“Unresolved emotional pain is the great contagion of our time — of all time.” ~ Marc Ian Barasch

Imagine you are seeing a therapist and have an abuse history. It’s safe to assume that you’ve already talked to the therapist about the abuse. Right? It would make sense, and yet, again and again I hear other abuse survivors say they’ve postponed talking to their therapist about the abuse.

The phrase “child abuse” becomes easily stuck in a victim’s throat. The abuser may distort the events that occurred so we aren’t sure of what happened. Sometimes, we’re so young when the abuse occurred we barely understand what was going on. Memory also plays tricks. In an attempt to insulate us from terrifying experiences, memory can become a block of Swiss cheese with holes in it everywhere.

“I’m not sure what really happened,” is a common sentiment. “I just have feelings.” Others blame themselves or fail to trust their own memory, “maybe I was just a strange kid.”

I lived in denial that I was sexually abused for most of my life. At that point I had seen two therapists and had been treated for anxiety and depression. I spoke about the physical abuse, about being beaten as a child and not knowing why. I talked endlessly about the emotional abuse, which at some point led to me to hate therapy and discontinue treatment for a time.

The tricky thing about trauma is that I always viewed the abuse as a grey area and everything else in the world was black and white. It’s this kind of arrangement that kept me stuck. I couldn’t pin down whether the victimizer was really in the wrong. Without the help of a therapist (when I did finally go back into therapy), I may never have been able to do so.

A therapist isn’t expecting us to diagnose ourselves. They expect us to share. What they don’t have knowledge of, they can’t help us with. We come in with evidence, feelings, and facts. Doubt, confusion, and foggy memories are all normal. We honor our feelings by exploring them in treatment.
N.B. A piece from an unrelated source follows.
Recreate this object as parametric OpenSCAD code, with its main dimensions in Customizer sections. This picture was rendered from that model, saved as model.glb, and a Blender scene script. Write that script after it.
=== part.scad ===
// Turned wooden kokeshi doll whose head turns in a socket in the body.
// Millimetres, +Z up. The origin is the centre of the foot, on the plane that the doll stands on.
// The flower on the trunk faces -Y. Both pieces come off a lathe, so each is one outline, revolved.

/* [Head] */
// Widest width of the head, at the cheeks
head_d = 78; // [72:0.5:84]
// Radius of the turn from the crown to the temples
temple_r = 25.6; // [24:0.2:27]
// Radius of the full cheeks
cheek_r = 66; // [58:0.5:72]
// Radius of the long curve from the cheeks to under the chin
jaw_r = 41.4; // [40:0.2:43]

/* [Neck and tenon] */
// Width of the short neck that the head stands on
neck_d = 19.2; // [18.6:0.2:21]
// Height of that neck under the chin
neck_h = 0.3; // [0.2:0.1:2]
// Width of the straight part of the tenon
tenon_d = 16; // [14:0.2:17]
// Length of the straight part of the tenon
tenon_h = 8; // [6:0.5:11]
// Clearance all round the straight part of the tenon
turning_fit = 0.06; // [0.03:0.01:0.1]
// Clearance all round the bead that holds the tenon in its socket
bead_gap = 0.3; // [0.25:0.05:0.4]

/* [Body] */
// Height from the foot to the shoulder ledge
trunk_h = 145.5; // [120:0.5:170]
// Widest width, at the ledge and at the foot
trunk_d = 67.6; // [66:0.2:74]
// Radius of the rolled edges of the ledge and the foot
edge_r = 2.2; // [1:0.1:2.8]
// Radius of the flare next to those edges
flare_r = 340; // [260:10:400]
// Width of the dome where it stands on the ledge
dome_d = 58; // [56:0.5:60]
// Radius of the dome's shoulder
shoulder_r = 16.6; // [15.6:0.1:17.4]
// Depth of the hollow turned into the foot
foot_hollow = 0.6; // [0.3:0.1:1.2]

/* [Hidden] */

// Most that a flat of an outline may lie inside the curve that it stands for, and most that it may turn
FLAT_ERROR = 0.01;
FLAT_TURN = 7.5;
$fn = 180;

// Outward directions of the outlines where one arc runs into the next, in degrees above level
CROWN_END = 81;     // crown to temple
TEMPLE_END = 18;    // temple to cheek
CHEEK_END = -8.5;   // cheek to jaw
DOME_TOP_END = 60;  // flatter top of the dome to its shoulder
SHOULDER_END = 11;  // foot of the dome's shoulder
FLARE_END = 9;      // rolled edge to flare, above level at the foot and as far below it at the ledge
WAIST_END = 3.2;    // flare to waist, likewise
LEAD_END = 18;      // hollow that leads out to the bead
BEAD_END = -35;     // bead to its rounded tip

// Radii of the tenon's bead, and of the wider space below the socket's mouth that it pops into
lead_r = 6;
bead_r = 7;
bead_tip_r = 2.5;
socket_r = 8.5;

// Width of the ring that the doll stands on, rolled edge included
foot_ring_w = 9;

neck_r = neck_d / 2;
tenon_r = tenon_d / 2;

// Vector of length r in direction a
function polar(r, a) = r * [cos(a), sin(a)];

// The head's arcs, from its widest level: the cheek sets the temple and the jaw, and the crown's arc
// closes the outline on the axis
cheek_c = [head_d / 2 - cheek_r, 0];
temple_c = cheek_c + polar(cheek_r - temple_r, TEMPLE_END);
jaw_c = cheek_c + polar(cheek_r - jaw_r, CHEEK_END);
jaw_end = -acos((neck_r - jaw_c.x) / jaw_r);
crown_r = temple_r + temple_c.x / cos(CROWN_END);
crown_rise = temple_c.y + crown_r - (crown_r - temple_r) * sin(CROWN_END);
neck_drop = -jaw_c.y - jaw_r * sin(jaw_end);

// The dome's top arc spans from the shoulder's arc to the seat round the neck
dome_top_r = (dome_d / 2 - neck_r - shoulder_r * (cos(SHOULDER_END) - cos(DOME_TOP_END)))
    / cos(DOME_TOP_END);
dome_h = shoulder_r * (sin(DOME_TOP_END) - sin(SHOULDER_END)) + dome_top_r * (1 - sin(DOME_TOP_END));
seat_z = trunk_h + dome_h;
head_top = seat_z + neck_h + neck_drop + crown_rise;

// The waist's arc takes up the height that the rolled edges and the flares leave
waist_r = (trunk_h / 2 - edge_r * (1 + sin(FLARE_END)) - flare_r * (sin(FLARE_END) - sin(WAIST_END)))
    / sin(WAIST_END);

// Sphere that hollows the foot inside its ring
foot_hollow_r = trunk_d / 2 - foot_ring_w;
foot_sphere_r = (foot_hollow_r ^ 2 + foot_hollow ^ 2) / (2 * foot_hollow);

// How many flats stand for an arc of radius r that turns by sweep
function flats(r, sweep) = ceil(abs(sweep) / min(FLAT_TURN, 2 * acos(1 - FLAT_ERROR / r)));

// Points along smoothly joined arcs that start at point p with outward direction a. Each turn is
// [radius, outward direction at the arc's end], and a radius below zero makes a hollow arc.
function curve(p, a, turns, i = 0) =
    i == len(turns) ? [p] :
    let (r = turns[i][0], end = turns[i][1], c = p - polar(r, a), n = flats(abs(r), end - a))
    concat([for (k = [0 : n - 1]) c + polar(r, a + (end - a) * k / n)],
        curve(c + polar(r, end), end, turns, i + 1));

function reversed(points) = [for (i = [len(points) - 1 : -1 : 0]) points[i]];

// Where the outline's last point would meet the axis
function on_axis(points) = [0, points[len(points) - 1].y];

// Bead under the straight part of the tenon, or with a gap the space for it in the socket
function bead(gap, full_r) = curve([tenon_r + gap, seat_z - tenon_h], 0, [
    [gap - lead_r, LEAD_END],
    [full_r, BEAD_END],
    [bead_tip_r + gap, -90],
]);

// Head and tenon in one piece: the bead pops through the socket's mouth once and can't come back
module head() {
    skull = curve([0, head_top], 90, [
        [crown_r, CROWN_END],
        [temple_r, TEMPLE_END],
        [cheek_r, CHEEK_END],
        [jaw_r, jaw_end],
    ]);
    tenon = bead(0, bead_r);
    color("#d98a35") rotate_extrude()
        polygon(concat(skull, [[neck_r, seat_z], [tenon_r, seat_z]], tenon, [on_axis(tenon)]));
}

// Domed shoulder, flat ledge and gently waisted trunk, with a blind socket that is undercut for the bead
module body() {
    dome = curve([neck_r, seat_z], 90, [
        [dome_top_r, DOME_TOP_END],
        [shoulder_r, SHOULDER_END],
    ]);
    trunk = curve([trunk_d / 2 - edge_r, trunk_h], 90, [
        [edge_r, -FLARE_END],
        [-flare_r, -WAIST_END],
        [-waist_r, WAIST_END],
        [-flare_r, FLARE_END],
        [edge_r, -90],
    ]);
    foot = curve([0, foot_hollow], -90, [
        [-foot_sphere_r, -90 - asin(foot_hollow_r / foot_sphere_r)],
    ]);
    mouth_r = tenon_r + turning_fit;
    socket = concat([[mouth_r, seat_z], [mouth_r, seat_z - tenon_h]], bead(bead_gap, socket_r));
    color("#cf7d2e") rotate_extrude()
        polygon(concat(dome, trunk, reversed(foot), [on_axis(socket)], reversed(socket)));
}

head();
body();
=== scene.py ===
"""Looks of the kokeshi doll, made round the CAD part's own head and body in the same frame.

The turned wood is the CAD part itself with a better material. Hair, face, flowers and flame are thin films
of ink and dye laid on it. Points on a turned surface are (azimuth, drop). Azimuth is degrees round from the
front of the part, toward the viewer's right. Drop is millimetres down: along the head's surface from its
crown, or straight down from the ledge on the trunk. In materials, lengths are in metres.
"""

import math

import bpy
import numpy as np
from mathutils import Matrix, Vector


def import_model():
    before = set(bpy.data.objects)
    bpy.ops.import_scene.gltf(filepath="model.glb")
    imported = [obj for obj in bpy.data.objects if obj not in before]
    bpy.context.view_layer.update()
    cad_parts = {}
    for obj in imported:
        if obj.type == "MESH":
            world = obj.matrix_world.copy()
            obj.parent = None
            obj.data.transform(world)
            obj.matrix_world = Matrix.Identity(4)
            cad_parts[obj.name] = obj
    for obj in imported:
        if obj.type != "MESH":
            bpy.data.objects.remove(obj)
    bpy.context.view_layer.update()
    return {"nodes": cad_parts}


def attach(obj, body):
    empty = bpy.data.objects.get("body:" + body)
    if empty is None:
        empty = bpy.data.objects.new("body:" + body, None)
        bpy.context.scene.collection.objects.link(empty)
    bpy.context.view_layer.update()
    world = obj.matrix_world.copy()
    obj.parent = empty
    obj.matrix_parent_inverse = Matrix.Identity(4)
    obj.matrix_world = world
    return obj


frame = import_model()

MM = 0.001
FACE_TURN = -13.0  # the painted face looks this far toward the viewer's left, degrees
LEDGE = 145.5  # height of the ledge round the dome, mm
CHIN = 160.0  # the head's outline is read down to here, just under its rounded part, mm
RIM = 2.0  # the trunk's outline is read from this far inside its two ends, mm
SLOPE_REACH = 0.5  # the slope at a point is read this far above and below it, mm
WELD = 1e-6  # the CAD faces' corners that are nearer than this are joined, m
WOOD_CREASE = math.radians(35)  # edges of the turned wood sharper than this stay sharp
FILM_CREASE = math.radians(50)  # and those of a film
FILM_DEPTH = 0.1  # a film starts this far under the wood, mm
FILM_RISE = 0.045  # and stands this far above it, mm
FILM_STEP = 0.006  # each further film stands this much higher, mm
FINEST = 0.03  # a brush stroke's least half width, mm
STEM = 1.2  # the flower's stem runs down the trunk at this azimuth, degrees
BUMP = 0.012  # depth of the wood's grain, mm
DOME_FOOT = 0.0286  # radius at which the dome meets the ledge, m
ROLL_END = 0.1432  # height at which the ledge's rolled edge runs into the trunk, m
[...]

Perhaps it’s disgust that keeps many of us from mentioning abuse. I squirmed when the thought entered my mind. I was afraid that my therapist would reject my feelings and tell me that I shouldn’t have felt the way I did. That’s what my abuser was always telling me. If by some off chance my therapist did agree that the behavior was abusive, then I’d have to live with the idea that he or she would think I was disgusting, perverse, or defective. My shame and fear of judgment kept me from opening my mouth. When I finally spoke up, I was shocked. There was no judgment at all.
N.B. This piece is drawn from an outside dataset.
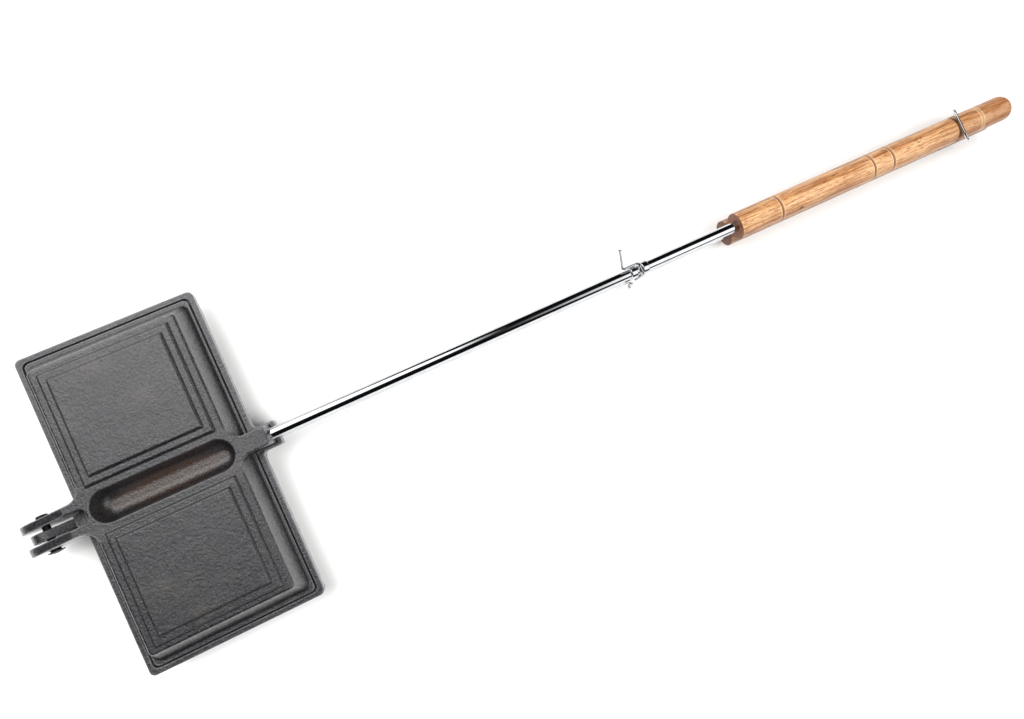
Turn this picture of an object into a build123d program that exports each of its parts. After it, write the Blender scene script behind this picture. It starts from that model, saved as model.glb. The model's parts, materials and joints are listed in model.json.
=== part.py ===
from build123d import *
from math import acos, copysign, degrees, radians, sqrt, tan
import os

# Double pie iron: two hinged cast-iron shells on long take-down rods with turned beech handles.
# Millimetres. +X runs from the hinge to the handle tips, +Y across the head, +Z up.
# The origin is the bottom centre of the closed iron, on the plane it lies on.

os.makedirs("parts", exist_ok=True)

# ---- driving dimensions -------------------------------------------------------------------
# head castings
head_length = 115.2        # across the rim, along the handle
head_width = 216.0         # across the rim, over both pockets
rim_corner = 3.6           # plan radius of the rim corners
rim_thickness = 3.6        # flat rim, below the parting plane of each casting
lip_width = 3.6            # raised lip round the lower casting
lip_height = 3.4           # lip above the parting plane, level with the upper rim's top
wall = 4.0                 # casting wall over the pockets
plateau_depth = 21.0       # parting plane to the flat plateau outside
ledge = 6.4                # rim's edge in to the foot of the sloping sides, along the handle
side_ledge = 7.4           # the same, across it
slope_run = 5.2            # foot of the sloping sides in to the plateau's edge, along the handle
side_slope_run = 6.9       # the same, across it
plateau_corner = 3.0
foot_corner = 4.5
shoulder_radius = 2.0      # rounded top edge of the sloping sides
foot_round = 0.9           # concave foot of the sloping sides
rim_round = 0.5            # outer edges of the rims, and both edges of the lip
step_margin = 4.95         # plateau's edge in to the foot of the lower step, along the handle
side_step_margin = 3.75    # the same, across it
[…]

There is liberation in finally seeing something the way it truly is, whether it’s good or bad. Even if we learn that things were quite bad, there is relief in finally labeling it. The goal doesn’t have to be assigning blame, reimagining the past, or recovering memories. The goal is to honor ourselves — to honor the child inside. From that point we can move forward with life. As long as past abuse is allowed to remain in a grey area, we can’t heal the wound.

I can sympathize with anyone who just can’t decipher whether what they experienced was in fact abuse. Maybe it wasn’t. But anything that looms large in your memory, anything that still disturbs you after all these years is worth talking about in therapy.